Mis defectos son sabios como necias mis virtudes y mis virtudes son tantas que mis grandes defectos pasan desapercibidos.
Yo soy un hombre presumido: presumo de ser, presumo de ser un hombre y presumo de ser un hombre presumido.
Soy más humano que los ancianos que escriben cartas de amor a las recién nacidas.
Soy más humano que el resto de la humanidad, pues me equivoco más que ella.
Y soy implacable cuando quiero equivocarme: imagino eternamente durante quince segundos a la ternura como un inmenso obelisco.
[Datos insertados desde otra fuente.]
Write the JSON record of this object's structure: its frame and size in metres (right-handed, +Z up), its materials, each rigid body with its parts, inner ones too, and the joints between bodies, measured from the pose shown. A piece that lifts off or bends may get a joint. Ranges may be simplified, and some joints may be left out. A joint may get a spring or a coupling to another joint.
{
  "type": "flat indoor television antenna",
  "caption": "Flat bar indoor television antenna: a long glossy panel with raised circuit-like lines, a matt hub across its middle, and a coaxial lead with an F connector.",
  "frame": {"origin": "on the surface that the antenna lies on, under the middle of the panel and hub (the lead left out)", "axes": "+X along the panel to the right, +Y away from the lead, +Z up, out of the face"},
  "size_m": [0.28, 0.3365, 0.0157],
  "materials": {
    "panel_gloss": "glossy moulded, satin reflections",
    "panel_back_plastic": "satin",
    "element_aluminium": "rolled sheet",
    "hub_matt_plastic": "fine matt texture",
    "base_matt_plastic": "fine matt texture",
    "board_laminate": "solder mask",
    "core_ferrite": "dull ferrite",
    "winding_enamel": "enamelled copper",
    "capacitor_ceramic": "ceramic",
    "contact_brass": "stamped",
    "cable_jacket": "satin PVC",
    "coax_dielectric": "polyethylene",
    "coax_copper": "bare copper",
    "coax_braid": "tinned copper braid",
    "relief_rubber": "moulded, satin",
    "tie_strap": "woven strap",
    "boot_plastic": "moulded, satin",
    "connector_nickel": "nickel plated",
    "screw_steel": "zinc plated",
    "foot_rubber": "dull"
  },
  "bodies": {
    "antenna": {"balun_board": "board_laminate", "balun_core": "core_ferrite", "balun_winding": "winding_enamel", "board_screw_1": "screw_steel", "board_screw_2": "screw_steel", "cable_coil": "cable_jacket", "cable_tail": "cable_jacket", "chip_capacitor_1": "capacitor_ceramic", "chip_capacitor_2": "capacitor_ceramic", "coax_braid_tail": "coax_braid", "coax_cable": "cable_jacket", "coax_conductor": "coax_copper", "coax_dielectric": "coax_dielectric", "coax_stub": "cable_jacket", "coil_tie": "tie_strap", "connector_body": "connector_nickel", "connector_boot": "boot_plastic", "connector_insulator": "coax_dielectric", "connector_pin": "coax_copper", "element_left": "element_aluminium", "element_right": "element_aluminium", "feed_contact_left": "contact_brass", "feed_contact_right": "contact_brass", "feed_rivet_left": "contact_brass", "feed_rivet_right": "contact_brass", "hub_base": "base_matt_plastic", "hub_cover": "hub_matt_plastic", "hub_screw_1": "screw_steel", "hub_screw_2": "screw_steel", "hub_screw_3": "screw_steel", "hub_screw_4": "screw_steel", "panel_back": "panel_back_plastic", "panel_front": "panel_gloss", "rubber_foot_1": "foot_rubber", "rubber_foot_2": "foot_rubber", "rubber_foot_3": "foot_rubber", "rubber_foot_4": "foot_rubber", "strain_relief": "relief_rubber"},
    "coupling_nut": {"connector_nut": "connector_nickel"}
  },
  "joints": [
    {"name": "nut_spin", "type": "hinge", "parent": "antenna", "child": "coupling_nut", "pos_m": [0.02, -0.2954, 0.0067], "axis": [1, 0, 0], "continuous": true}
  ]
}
Domino el arte del silencio surgido al contemplar a un hombre libre.
Domino la corteza de pan que se come su miga cada vez que se aburre.
Y soy ejemplo de inocencia despistada: al igual que la verdad, casi nunca respondo por mi nombre.
No me arrepiento de haber aprendido aquello que después olvidaría.
No me arrepiento de que llegara un momento en el que comprendiera que todo lo que hasta entonces hubiese comprendido no habría de servirme en adelante.
Y una vez al mes tengo un día del que, de acordarme, trataría de olvidarlo como olvido a menudo la identidad, el día de mi santo, del último en sentarse en mis rodillas;
como olvido a menudo el día de mi santo; como olvido a menudo los santos de cualquiera.
No me arrepiento de que mis pulgares oculten un secreto, una playa bajo el mar, esa primera gota que cae del cielo cinco minutos antes de que llueva.
Yo comparto todos mis secretos cuando estrecho la mano y obsequio, en ese instante, las pestañas caídas de todas las jirafas.
Me arrepiento de morderme las uñas desde antes de que me gestaran.
Me arrepiento de robar con trece años un reloj bajo la luna llena.
Me arrepiento de creer que el Estado alguna vez se ha preocupado por mi vida.
Si tanto digo arrepentirme, tanto o más me gusta demostrarlo.
Hago mi camino y veo cómo las piedras aceleran su ritmo para ponerse a mi altura
—cada uno es lo que es después de lo que ha visto y se batió con el coraje de querer interpretarlo—.
Opino con vehemencia y así, como poco, doy a entender que valoro lo que pienso.
Pero no soy político, no digo lo que opino con palabras de otros.
Soy poeta como consecuencia de haber tenido que aprender a convivir con mis propias obsesiones.
Pero no me arrepiento de aprender a besar en compañía, de colgar a mi médico de cabecera en la percha del armario de los hombres crueles ni de sacar a pasear mi enfado en una silla de ruedas, pues subo mejor las cuestas cuando estoy enfadado
—si dos españoles se enfadan, no se enfrentan dos razones sino dos prejuicios—.
Y no me arrepiento de rodearme con las heces de multitud de poetas cuando barren,
a menudo, el fondo de sus bocas.
A todos he leído apenas lo que escriben
y en todos he podido reencontrarme con el día de mi nacimiento.
Ninguna frase es sabia por venir de un hombre sabio.
Sólo es sabio el 'verso idea' como una espada francesa del siglo dieciocho, con la que tardas dos minutos en percatarte de que la has tenido dentro.
Sólo es sabio el 'verso forma' como tratar de seducir al lector por la manera en que lo hieres.
Y sólo es sabio el 'verso imagen' si te saca de ti mismo sin sacarte del poema.